— Да, месье Жаку не откажешь в чувстве юмора, — констатировал Меркурьев. — Хотел картины — получи.
— Что теперь делать с картинами? — спросил поверенный. — С одной стороны, хозяин в праве распоряжаться ими по собственному усмотрению…
Его перебил Меркурьев:
— С другой стороны, как бы любители живописи не начали лазить по могилам. Надо передать картины в музей. Скажем, что картины нашлись в отеле, на чердаке или в подвале. Теперь находка не может ни на кого бросить тень. Это мое мнение.

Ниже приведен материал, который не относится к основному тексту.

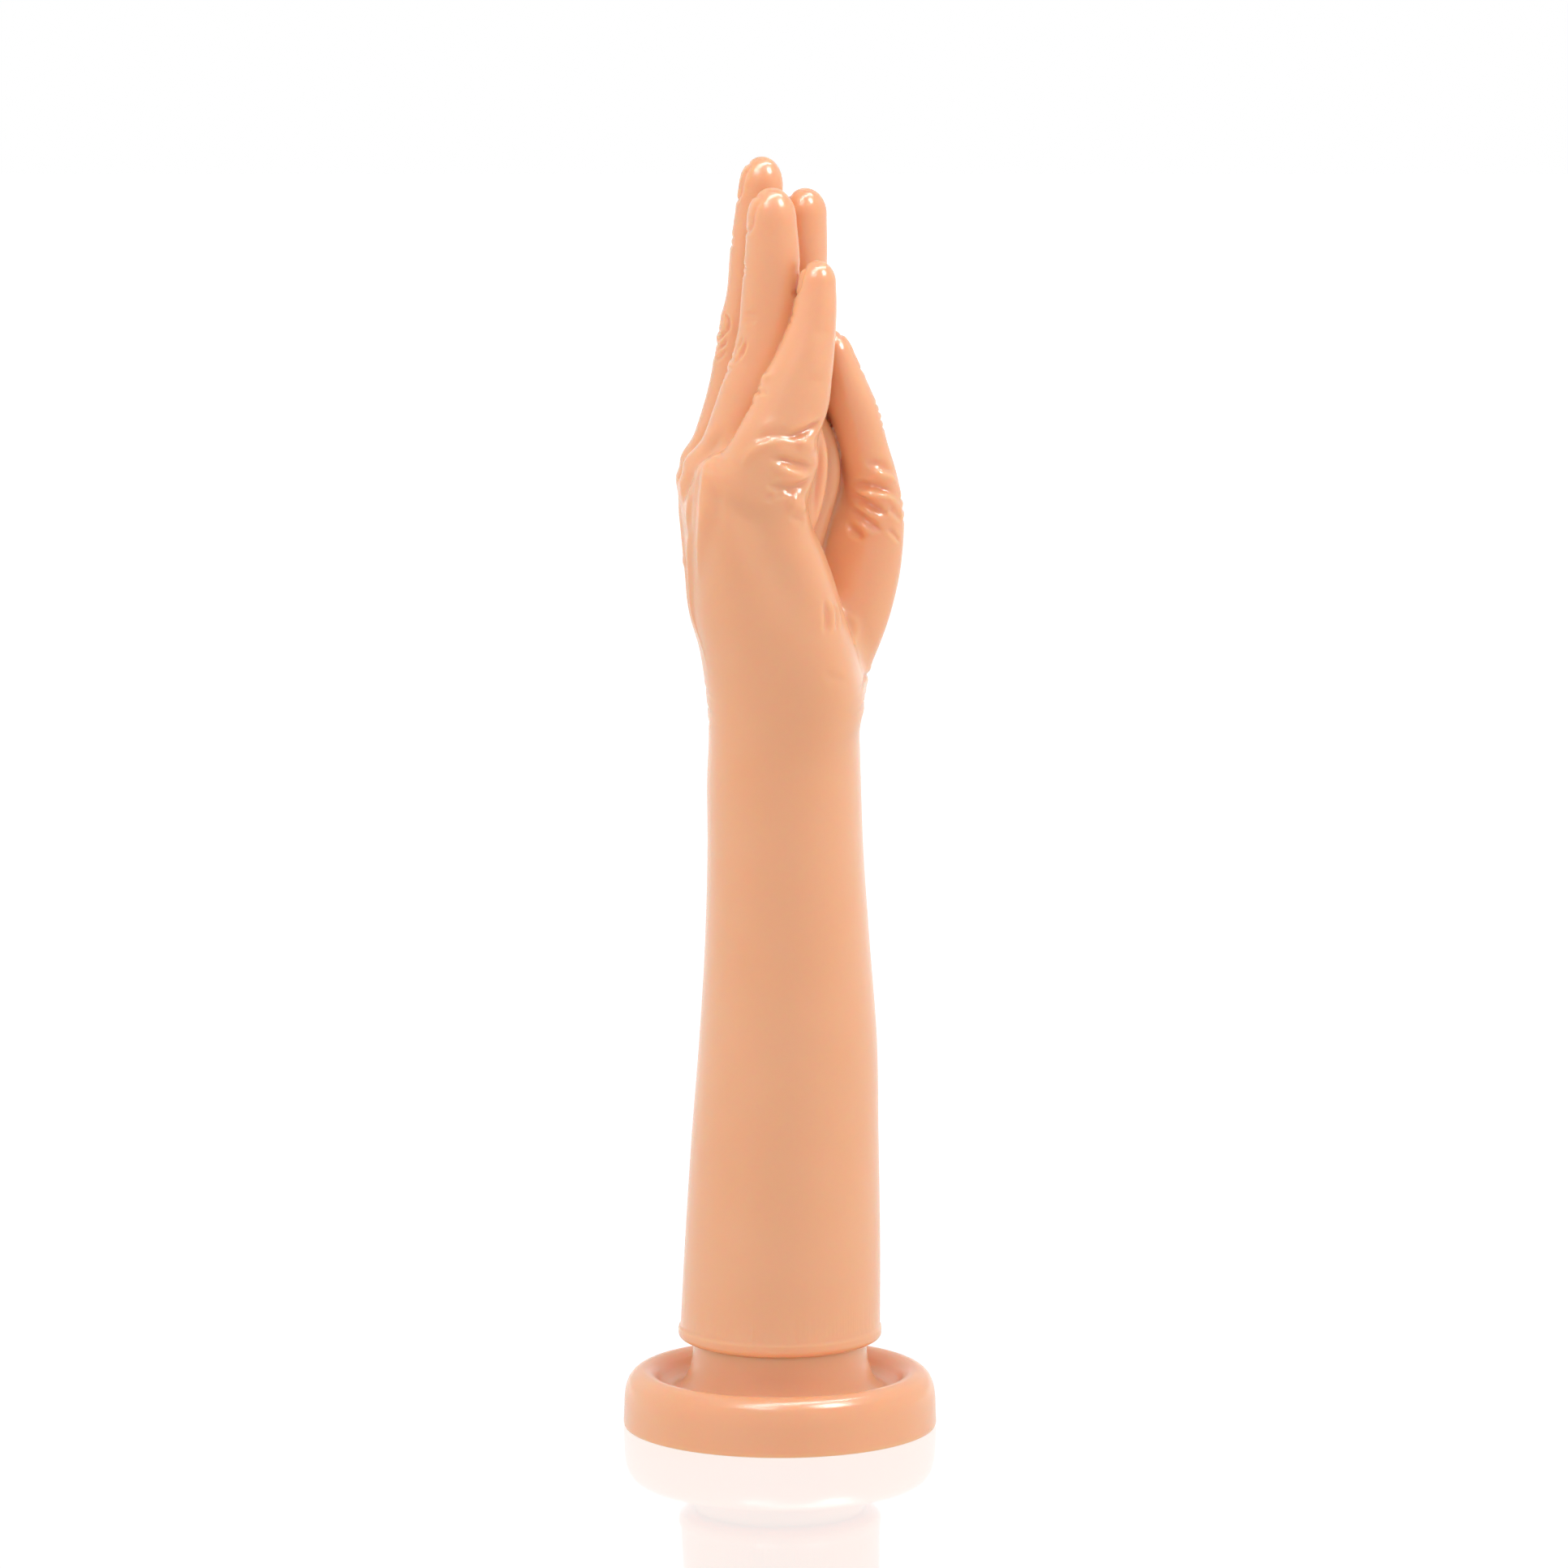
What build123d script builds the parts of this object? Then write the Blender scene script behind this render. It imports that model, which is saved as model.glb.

Мы так и не дожидались ответа французской стороны. Голоса заглушил мерзкий скрежет — рабочие занялись возращением могильной плиты на место. Из склепа вышел Меркурьев, за ним поверенный и Террье. Подождав, когда троица скроется из виду, мы тоже направились к выходу с кладбища.
Последний вечер в гостинице прошел очень тихо. На руках у всех были обратные билеты. Вспоминали Ольгу. Говорили о том, какая она была хорошая, и как нелепо оборвалась ее жизнь. Все слова мне казались неискренними, в них было мало грусти. Люди говорили автоматически, потому что должны были что-то сказать. Вероятно, все устали и морально, и физически.
У меня и моих подруг очень чесались языки рассказать о найденных картинах. Хотелось посмотреть на выражение лиц Орлова и его бывшей женушки. Останавливало лишь то, что по логике вещей мы не могли знать о находке. Сказать о картинах — значило признаться в излишнем любопытстве. Согласитесь, стыдно, когда тебя застают за тем, что ты подслушиваешь под дверью. Я, Алина и Степа ждали, когда же Меркурьев сам расскажет нам о находке. А он, как назло, молчал как партизан.
В конечном итоге Алина не выдержала:
— Аристарх Бенедиктович, завтра мы все уедем. Вы ничего не хотите нам сказать?
— Счастливого пути. Лично вам желаю не попадать в подобные истории.
— Спасибо, но я не о том.
— А о чем?
— Зачем приходили на кладбище полицейские, да еще с лопатами и ломом?
— Я думал, вы догадались, — устало вздохнул Меркурьев. — Надо было взять образец биологической ткани для генетической экспертизы. Надо же проверить слова Эммы.
— И…
— Что «И»? Экспертиза так быстро не делается.
— И больше вы ничего не хотите нам сказать? — подталкивала к откровенности Алина.
— Чувствую, что вы все равно меня расколите, — усмехнулся адвокат. — Хорошо, скажу. Пропавшие картины, видимо, те, что вы искали, — он посмотрел на Орлова, — нашлись. Они были спрятаны в саркофаге, в котором был захоронен Франсуа.
Виктория округлила глаза:
— Как такое могло случиться?
— Это вы у них спросите, — посоветовал Меркурьев, глядя на меня и моих подруг. — Вы ведь все слышали? Не отпирайтесь. Простите, но я в самый неподходящий момент посмотрел в окно, а вы в это время в прыжке хотели заглянуть вовнутрь.
Я почувствовала, как предательский румянец выступает на моих щеках. Было такое, я действительно пару раз подпрыгнула.
Степа тут же начала оправдываться:
— Мы случайно там оказались, хотели осмотреть соседний памятник. Он такой красивый…
И только Алина не стала ни врать, ни оправдываться:
— А что нам еще было делать, если вы ни о чем нам не рассказываете?
— На сегодняшний день вы знаете столько же, сколько и я. Хотя нет! Ваш родственник, Орлов, все же предстанет перед судом. Выяснилось, что доктор Орлов без оснований отпустил своего пациента домой. Речь идет о сыне Эммы. К тому же он снабдил ее лекарствами, которые употребляются только под наблюдением врача, и которыми она распорядилась по своему усмотрению. На лицо должностное преступление. Он утверждает, что это Эмма уговорила его выписать Жерара. Но, вполне вероятно, что доктор сам посоветовал Эмме вывезти сына в деревню на свежий воздух, в надежде на то, что вечером она будет к нему уезжать.
— Зачем?
— Как зачем? Анри любит выпить, кухарка ночует у себя дома. Следовательно, у вас, Григорий, была бы масса времени, чтобы без свидетелей осмотреть весь дом. Кто же знал, что в гостиницу приедут еще Стас, Валерий, Алина и Вениамин, а потом и вы, Марина со Стефанией Степановной. Пожалуй, всё. Говорю всем «до свидания», завтра утром я должен быть в Марселе, — простился Меркурьев.
На следующее утро все покинули отель «Матье». Чутье мне подсказывало, что мы были последними его постояльцами.